Inzwischen weiß das Landratsamt allerdings: „Der ursprüngliche Zeitraum wird sich wohl leicht in Richtung Sommer verschieben.“ Selbst bei Plastikkabinen braucht’s offenbar viel „Abstimmung“. Vielleicht – aber das ist nur Spekulation – liegt das daran, dass Jochen Haußmann moniert, dass drei Monate Dixi-Klo ab April oder Mai bedeuten, dass mit Beginn der „Hauptreisezeit“ wieder kein Klo an der B 29 zu finden ist. Das, schreibt Haußmann, entbehre „jeglicher Logik“.

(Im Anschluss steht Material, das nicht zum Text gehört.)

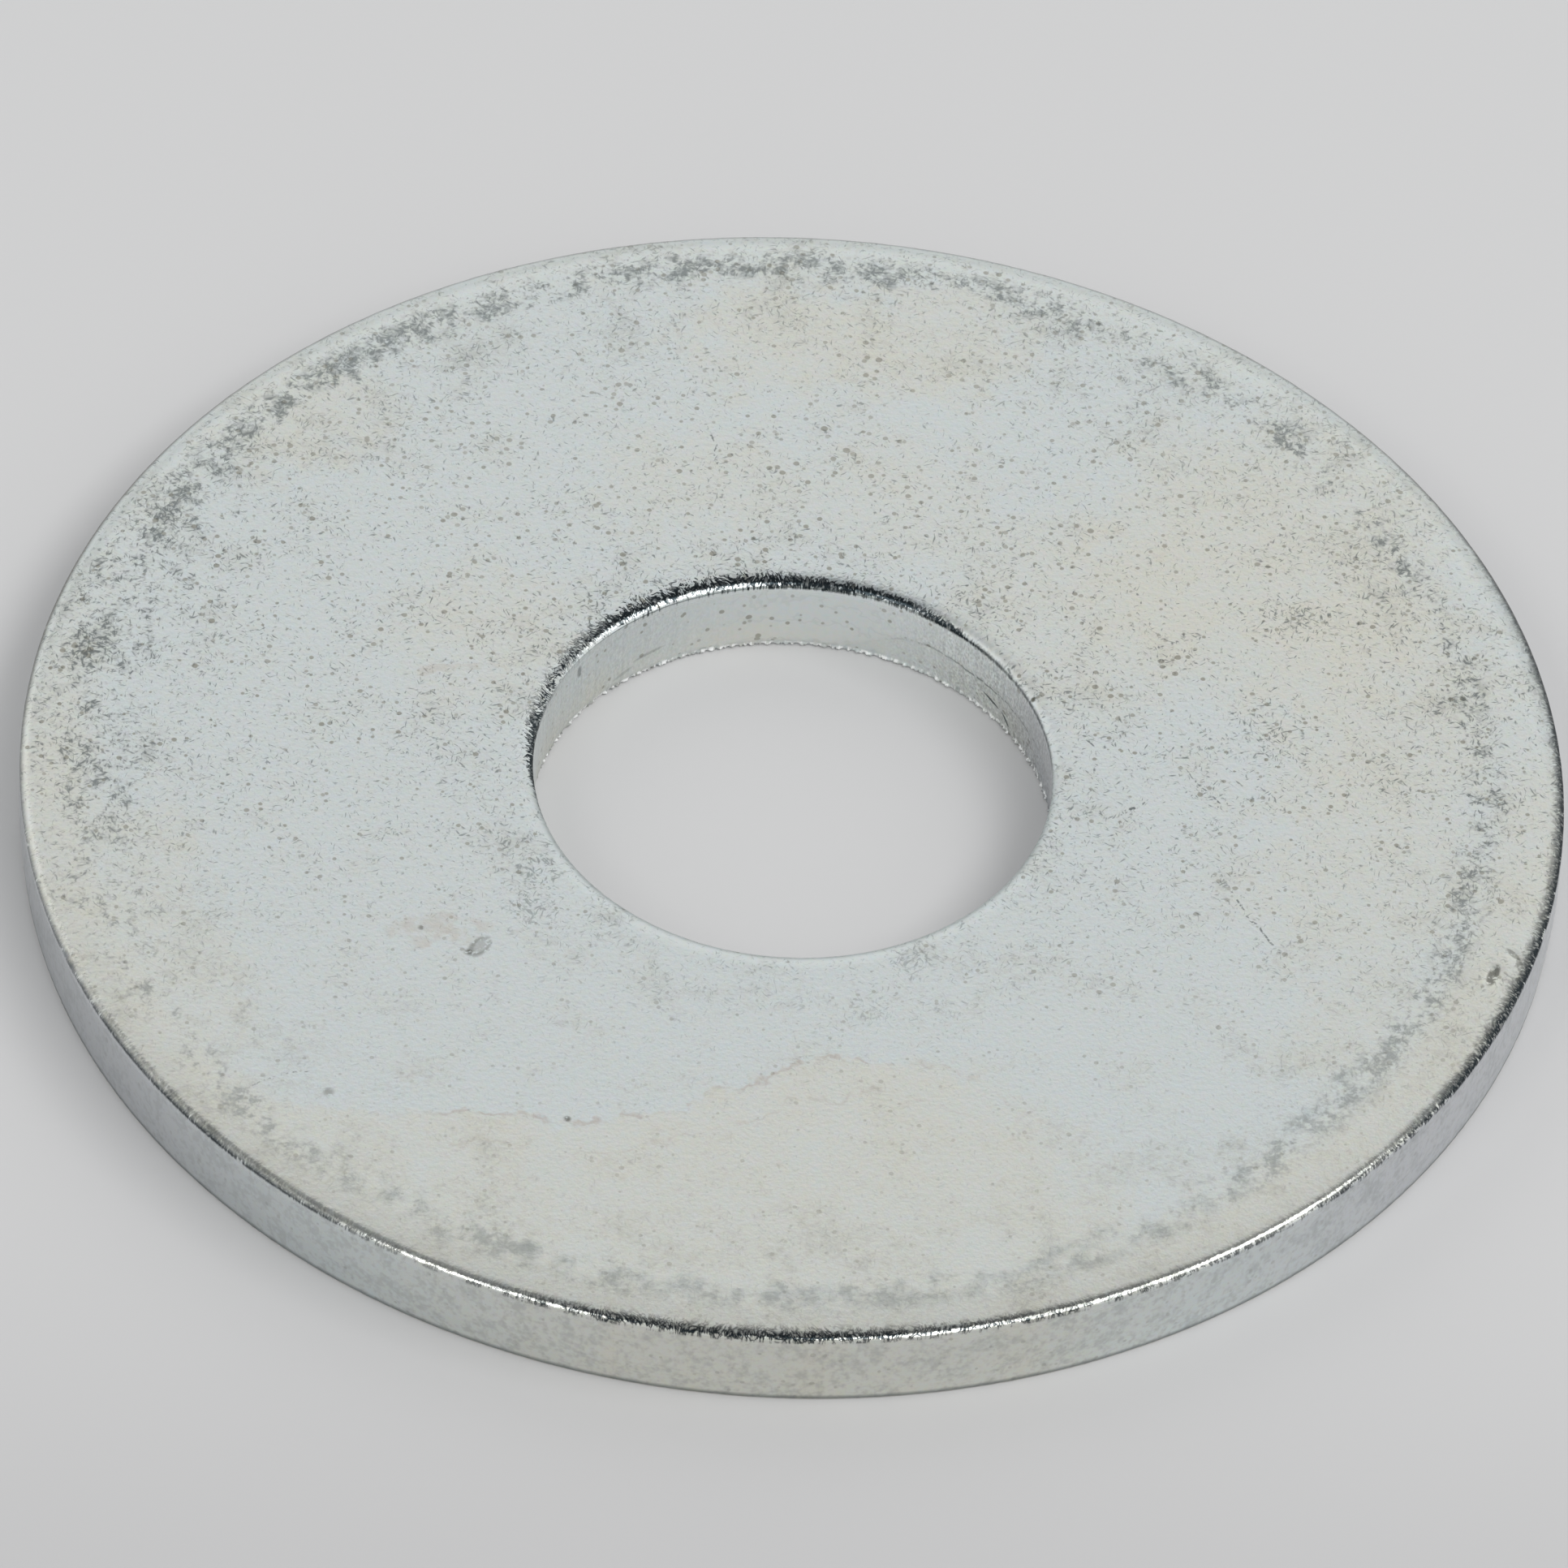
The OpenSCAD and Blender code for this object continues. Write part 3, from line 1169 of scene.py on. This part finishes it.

Jochen Haußmann findet die Dixi-Lösung aber grundsätzlich nicht gut, ganz gleich, wann sie kommt. Er lehnt auch größere mobile Toilettenanlagen in Form von Toilettenwagen ab. Andernorts wurden wohl keine guten Erfahrungen damit gemacht. Es geht um Vandalismus und Verschmutzung. Die Dixis sollen nur dreimal pro Woche gereinigt werden. Die B-14-Toilettenhäuschen werden zweimal pro Tag geschrubbt.
Die längste Toilette des Landkreises bleibt wohl noch in Betrieb
Haußmann wünscht „eine vollständig funktionsfähige dauerhafte Lösung“. Das Landratsamt ist bei ihm. Man sehe, heißt es, „die vom Verkehrsministerium vorgeschlagene Dixi-Lösung als Notlösung an“. Und: „Wir bezweifeln, dass dies auch wirklich funktioniert.“ Ekel-Dixis werden nämlich selbst unter größtem Druck ignoriert. Die längste Toilette des Landkreises wird wohl noch in Betrieb bleiben.